Later, we meet up face-to-face and Sah tells me that he’s smoothed out his system. No more paper towels. And he says that technically, my Bitcoin buy was a violation of company policy. Buyer’s Best Friend will give you Bitcoins back for cash, much like you can get cash back from a credit card, but you are supposed to purchase something first.
For Sah, the Bitcoin trading is not a line of business; it’s way to get customers in the door. “Right now it’s all experimental,” he says. “For me it’s all about attracting new customers.” With some word of mouth buzz, and a listing on Localbitcoins.com, Buyer’s Best Friend does about two to three Bitcoins worth of sales each day.

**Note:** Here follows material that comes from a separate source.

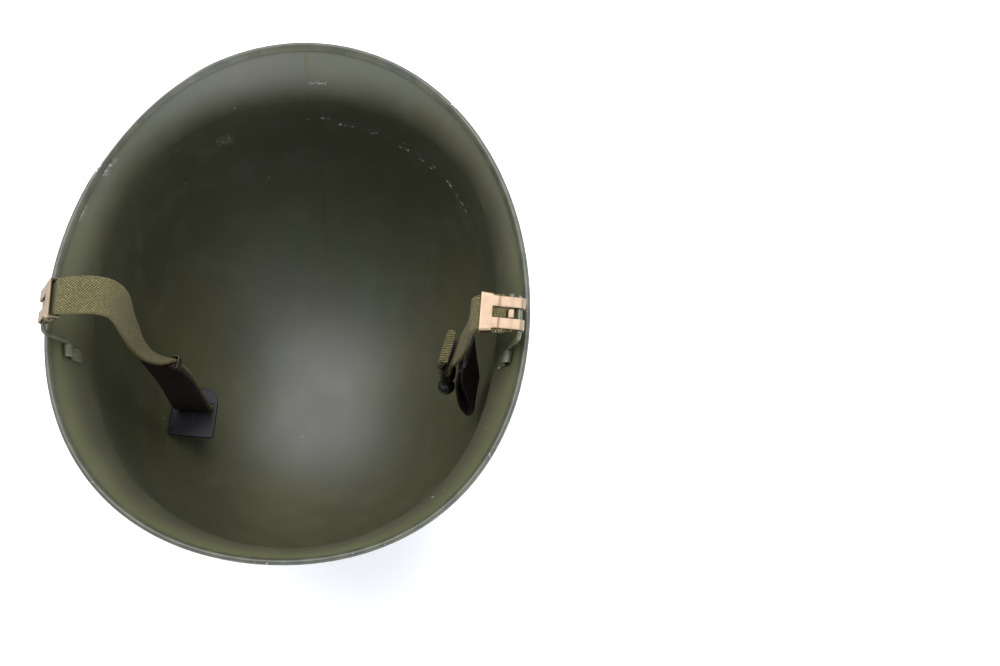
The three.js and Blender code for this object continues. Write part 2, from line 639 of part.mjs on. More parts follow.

By the time I hit the Buttonwood meetup, a few weeks after Buyer’s Best Friend, I’ve done three separate Bitcoin buys. So when I meet John Light, I decide it’s time to sell. But by now, I don’t want cash, I want to get ahead on the next big crypto-currency trend. “Got any Litecoin?” I ask him. He does, but I don’t yet have a Litecoin wallet. And neither of us can figure out how to set one up on my iPhone. So I do something I’d probably never do over the internet. I trust him and send him the Bitcoins. Light says he’ll send me six-and-two-thirds Litecoins just as soon as I set up my wallet.
Three days later, I install the full Litecoin client on my PC and send him my address. It takes a few hours for the peer-to-peer software to download the entire history of the Litecoin blockchain and synch up with the network. But for the first time, I’m not trusting a third party like Coinbase to hold onto my wallet. Third parties can go out of business or get hacked, but with the wallet saved on my desktop, everything’s up to me. As long as I don’t get a keylogger- or a Litecoin-stealing Trojan on my computer, my virtual currency is secure.
Of course, I am trusting John Light not to take the Bitcoins I’ve given him and run.
A few hours later, the Litecoins come through. Untouched by any bank or exchange, they’re delivered via the peer-to-peer network. And though trading an obscure crypto currency may sound very modern, the whole transaction has a decidedly old-fashioned and human flavor to it. Yes, I can almost feel the shade of the Buttonwood tree.